• [Problem statement]: Each line below is to be written out in full, exactly as shown.

• [Data]:
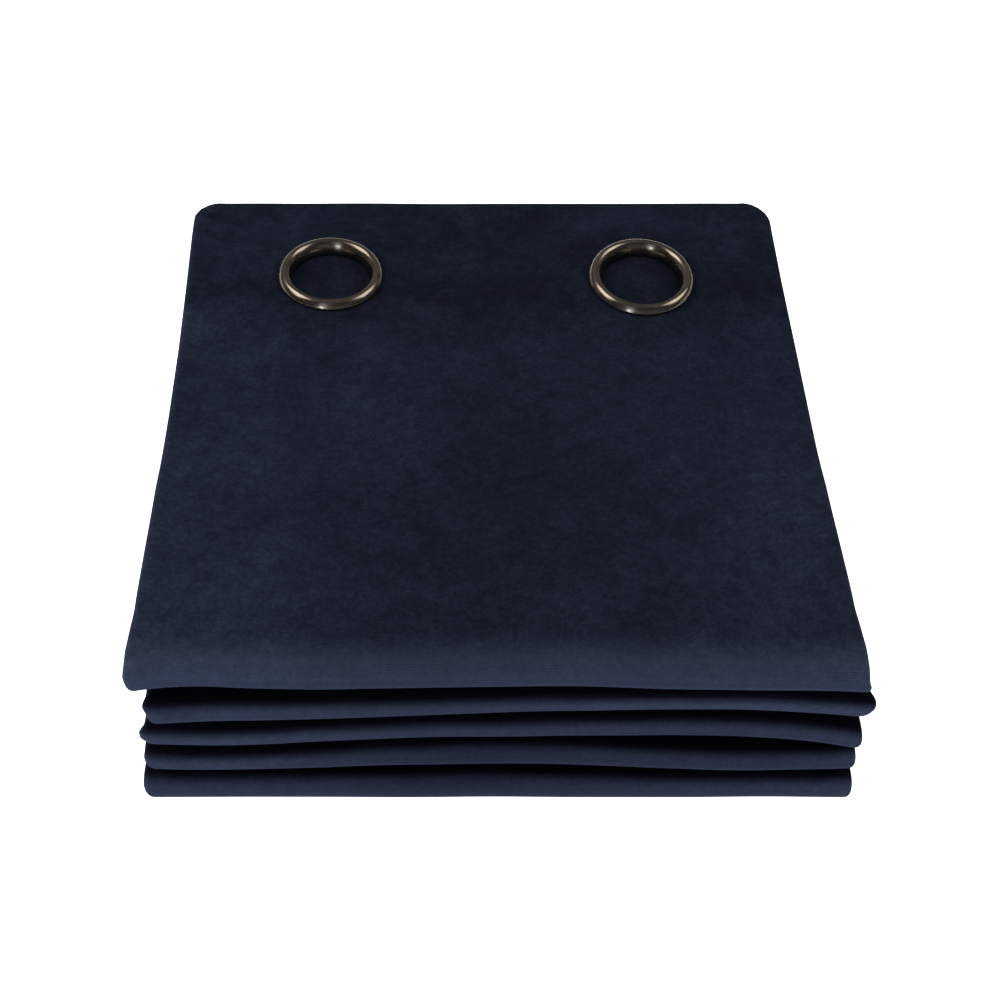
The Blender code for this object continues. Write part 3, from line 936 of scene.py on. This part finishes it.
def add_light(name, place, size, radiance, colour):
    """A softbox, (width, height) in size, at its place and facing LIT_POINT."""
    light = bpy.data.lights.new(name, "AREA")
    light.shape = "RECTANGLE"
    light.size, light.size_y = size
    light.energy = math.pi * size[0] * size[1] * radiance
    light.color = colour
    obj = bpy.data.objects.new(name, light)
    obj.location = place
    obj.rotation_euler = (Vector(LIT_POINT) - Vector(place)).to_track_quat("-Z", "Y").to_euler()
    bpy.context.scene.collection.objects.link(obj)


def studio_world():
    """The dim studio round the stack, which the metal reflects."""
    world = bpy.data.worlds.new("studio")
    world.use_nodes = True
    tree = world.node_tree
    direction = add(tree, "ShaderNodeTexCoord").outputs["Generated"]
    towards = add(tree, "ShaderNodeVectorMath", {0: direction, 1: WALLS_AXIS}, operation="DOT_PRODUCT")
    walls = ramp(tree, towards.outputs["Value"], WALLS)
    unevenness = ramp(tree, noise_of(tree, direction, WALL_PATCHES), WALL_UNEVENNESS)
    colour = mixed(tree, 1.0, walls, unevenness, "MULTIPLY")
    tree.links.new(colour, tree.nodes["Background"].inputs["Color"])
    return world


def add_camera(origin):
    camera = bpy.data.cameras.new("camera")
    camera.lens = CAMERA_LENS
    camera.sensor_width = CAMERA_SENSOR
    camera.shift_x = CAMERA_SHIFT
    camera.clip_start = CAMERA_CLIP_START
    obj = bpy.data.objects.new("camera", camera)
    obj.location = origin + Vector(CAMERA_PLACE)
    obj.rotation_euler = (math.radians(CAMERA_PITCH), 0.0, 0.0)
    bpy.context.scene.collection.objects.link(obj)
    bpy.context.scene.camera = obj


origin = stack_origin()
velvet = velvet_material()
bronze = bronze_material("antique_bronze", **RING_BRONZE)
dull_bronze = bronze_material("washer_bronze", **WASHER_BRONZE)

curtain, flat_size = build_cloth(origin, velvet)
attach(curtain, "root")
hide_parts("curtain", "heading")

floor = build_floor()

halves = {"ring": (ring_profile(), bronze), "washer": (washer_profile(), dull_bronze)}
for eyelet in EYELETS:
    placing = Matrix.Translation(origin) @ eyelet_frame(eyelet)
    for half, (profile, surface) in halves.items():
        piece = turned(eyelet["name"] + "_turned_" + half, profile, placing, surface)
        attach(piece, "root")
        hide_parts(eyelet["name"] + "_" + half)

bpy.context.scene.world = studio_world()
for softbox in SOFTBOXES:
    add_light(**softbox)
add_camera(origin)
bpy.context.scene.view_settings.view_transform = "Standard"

• [Output for this task]:
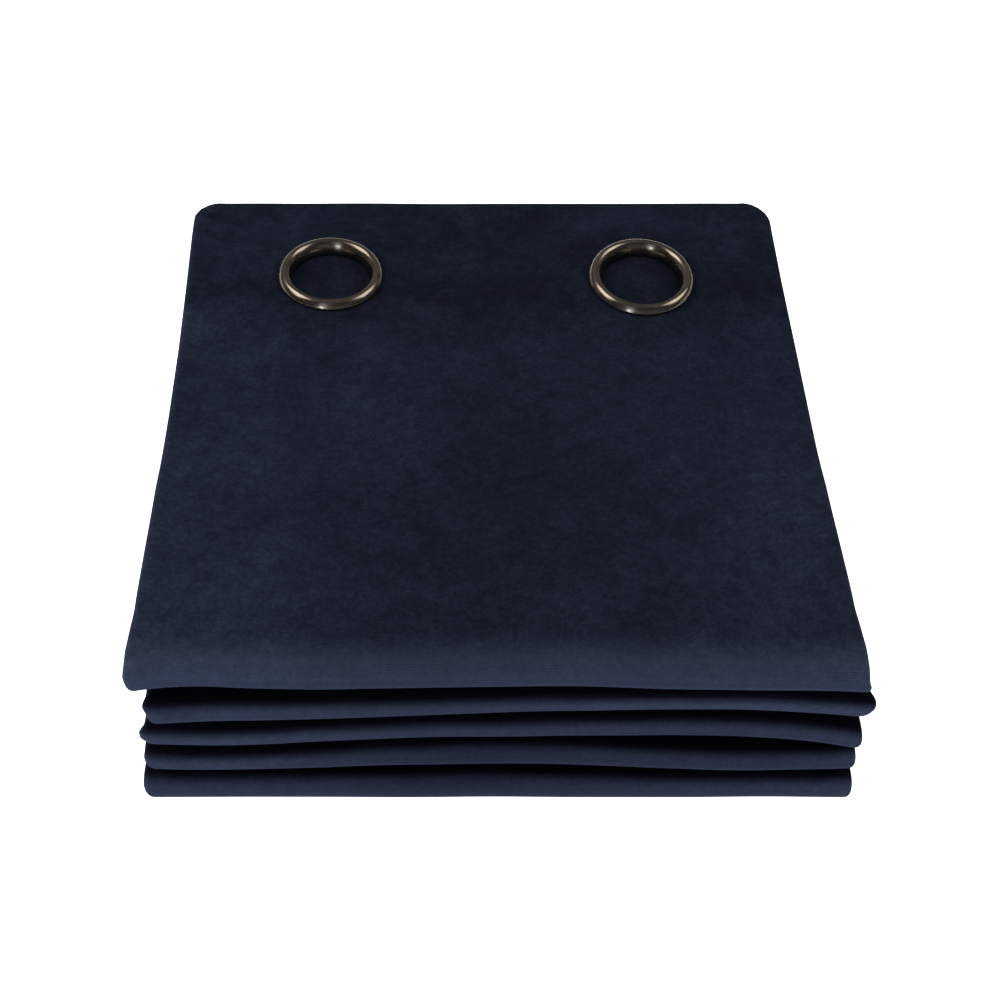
The Blender code for this object continues. Write part 3, from line 936 of scene.py on. This part finishes it.
def add_light(name, place, size, radiance, colour):
    """A softbox, (width, height) in size, at its place and facing LIT_POINT."""
    light = bpy.data.lights.new(name, "AREA")
    light.shape = "RECTANGLE"
    light.size, light.size_y = size
    light.energy = math.pi * size[0] * size[1] * radiance
    light.color = colour
    obj = bpy.data.objects.new(name, light)
    obj.location = place
    obj.rotation_euler = (Vector(LIT_POINT) - Vector(place)).to_track_quat("-Z", "Y").to_euler()
    bpy.context.scene.collection.objects.link(obj)


def studio_world():
    """The dim studio round the stack, which the metal reflects."""
    world = bpy.data.worlds.new("studio")
    world.use_nodes = True
    tree = world.node_tree
    direction = add(tree, "ShaderNodeTexCoord").outputs["Generated"]
    towards = add(tree, "ShaderNodeVectorMath", {0: direction, 1: WALLS_AXIS}, operation="DOT_PRODUCT")
    walls = ramp(tree, towards.outputs["Value"], WALLS)
    unevenness = ramp(tree, noise_of(tree, direction, WALL_PATCHES), WALL_UNEVENNESS)
    colour = mixed(tree, 1.0, walls, unevenness, "MULTIPLY")
    tree.links.new(colour, tree.nodes["Background"].inputs["Color"])
    return world


def add_camera(origin):
    camera = bpy.data.cameras.new("camera")
    camera.lens = CAMERA_LENS
    camera.sensor_width = CAMERA_SENSOR
    camera.shift_x = CAMERA_SHIFT
    camera.clip_start = CAMERA_CLIP_START
    obj = bpy.data.objects.new("camera", camera)
    obj.location = origin + Vector(CAMERA_PLACE)
    obj.rotation_euler = (math.radians(CAMERA_PITCH), 0.0, 0.0)
    bpy.context.scene.collection.objects.link(obj)
    bpy.context.scene.camera = obj


origin = stack_origin()
velvet = velvet_material()
bronze = bronze_material("antique_bronze", **RING_BRONZE)
dull_bronze = bronze_material("washer_bronze", **WASHER_BRONZE)

curtain, flat_size = build_cloth(origin, velvet)
attach(curtain, "root")
hide_parts("curtain", "heading")

floor = build_floor()

halves = {"ring": (ring_profile(), bronze), "washer": (washer_profile(), dull_bronze)}
for eyelet in EYELETS:
    placing = Matrix.Translation(origin) @ eyelet_frame(eyelet)
    for half, (profile, surface) in halves.items():
        piece = turned(eyelet["name"] + "_turned_" + half, profile, placing, surface)
        attach(piece, "root")
        hide_parts(eyelet["name"] + "_" + half)

bpy.context.scene.world = studio_world()
for softbox in SOFTBOXES:
    add_light(**softbox)
add_camera(origin)
bpy.context.scene.view_settings.view_transform = "Standard"